Seriously, who comes up with these ideas??? UGH!
Post # 11
An escort is different than a stripper in a strip club. They are hired for a reason. NO WAY would I be ok with this!! Stick to your guns girl!
Post # 12
I dunno, it’s the part of his life. let it go and enjoy your soul mate for the rest of your life. One night means nothing, and if he loves you, he won’t do anything inappropriate.
Post # 13
@brandy-lynn: Are you aware of what escorts do? Would you be cool with your Fiance having escorts at his bachelor party?
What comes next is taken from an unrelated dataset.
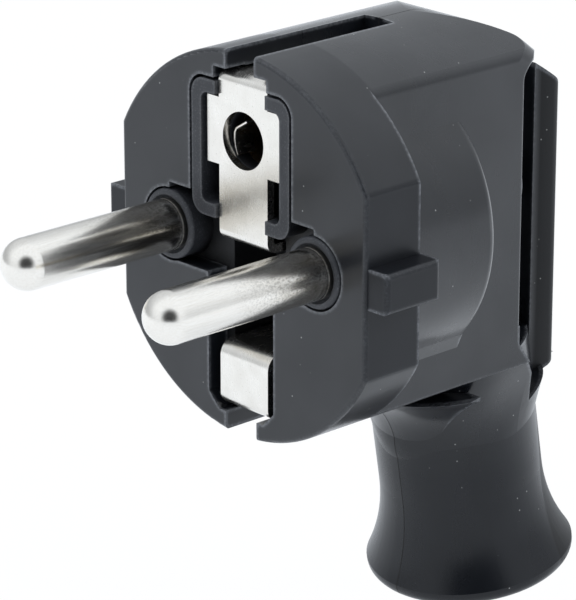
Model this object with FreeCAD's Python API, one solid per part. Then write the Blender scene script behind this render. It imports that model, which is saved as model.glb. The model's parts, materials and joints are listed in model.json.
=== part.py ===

OP: I would NOT be cool with this. I’m fairly laid back and could care less about strippers or strip clubs but escorts are crossing the line. There are talk of escorts at one of DHs friends bachelor parties that will be happening sometime next year. Darling Husband isn’t going. He’s not comfortable with it and he doesn’t want to be that position. In this situation, it’s the groom who wants them which totally disgusts me. I’m fairly certain that he and his bride will never see their wedding day for this and many other reasons.
I would talk to your Fiance and express your extreme displeasure with his brothers choices. If he doesn’t have the balls to stand up to him and tell him that escorts are out of the question, then that would be a major red flag for me. I’m all for everyone having an awesome time at their respected bachelor(ette) parties but the bride and groom ALWAYS have to remain respectful and loyal to each other. Allowing yourself to be in a vulnerable position with alcohol, escorts and fellow stupid/drunk men is a recipe for disaster.
Post # 14
I would not be ok with this at all. My only advice is to tell him how you feel.
Post # 15
Yeah this would be a deal-breaker for me. Let him know how you feel, in no uncertain terms, ASAP. Hopefully his brother can get his money back.
Post # 16
Agreed. I consider myself to be a very flexible fiance but this is too far. There’s one thing with going to a strip club and another with toting strippers around like they’re dates. Idk maybe it’s just me, but that’s just too personal.